What are Crypto Market Makers and What Types Exist?
Crypto market makers are entities or individuals that provide liquidity to cryptocurrency markets by continuously quoting buy and sell prices for a particular asset. Crypto market-making services facilitate trading and ensure that there is always a buyer or seller available. There are two types of market makers in the cryptocurrency space:
- Designated market makers. These are entities appointed by exchanges to participate in their market-making programs like this one: https://whitebit.com/market-making-program and maintain liquidity in certain trading pairs. In return for their services, makers receive incentives such as reduced trading fees, rebates, or exclusive trading rights for particular assets.
- Principal market makers operate on their own accord without any formal designation from an exchange. They provide liquidity to the market by trading on their own account and making profits from the bid-ask spread.

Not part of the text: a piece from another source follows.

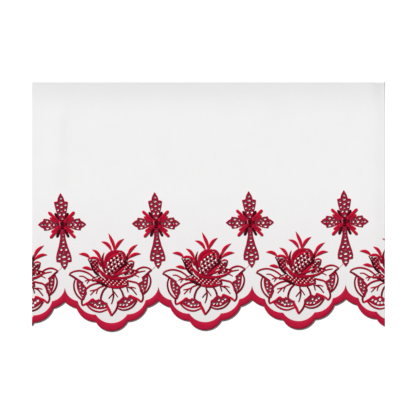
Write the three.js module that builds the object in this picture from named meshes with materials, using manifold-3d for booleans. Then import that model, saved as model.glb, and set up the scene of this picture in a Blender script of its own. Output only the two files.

Popular Strategies in Crypto Market Making
Several strategies are commonly used by crypto market makers:
- Spread trading. This strategy involves simultaneously placing buy and sell orders at different price levels around the current market price. The goal is to capture the bid-ask spread, which is the difference between the buy and sell prices. By continuously updating these orders as the market price changes, market makers can earn small, consistent profits from the spread.
- Arbitrage. Market makers exploit price discrepancies of the same asset across different exchanges. For example, if Bitcoin is trading at $60,000 on Exchange A and $60,500 on Exchange B, a market maker can buy Bitcoin on Exchange A and sell it on Exchange B, thus locking in a risk-free profit.
- Inventory management. Effective inventory management is crucial for market makers to ensure they do not accumulate excessive risk in their holdings. By dynamically adjusting their buy and sell orders based on market conditions and their current inventory, market makers can maintain a balanced portfolio and minimize exposure to adverse price movements.
- Algorithmic trading. Utilizing advanced algorithms, market makers can automate their trading strategies to respond to market changes in real time. These algorithms can execute trades faster and more efficiently than manual trading, allowing market makers to capitalize on fleeting opportunities and maintain tight spreads.
When choosing a crypto market-making strategy, it is essential to understand the complexities involved and to leverage advanced technology and market insights. By employing a variety of strategies, market makers can achieve their objectives and contribute to a more stable crypto market.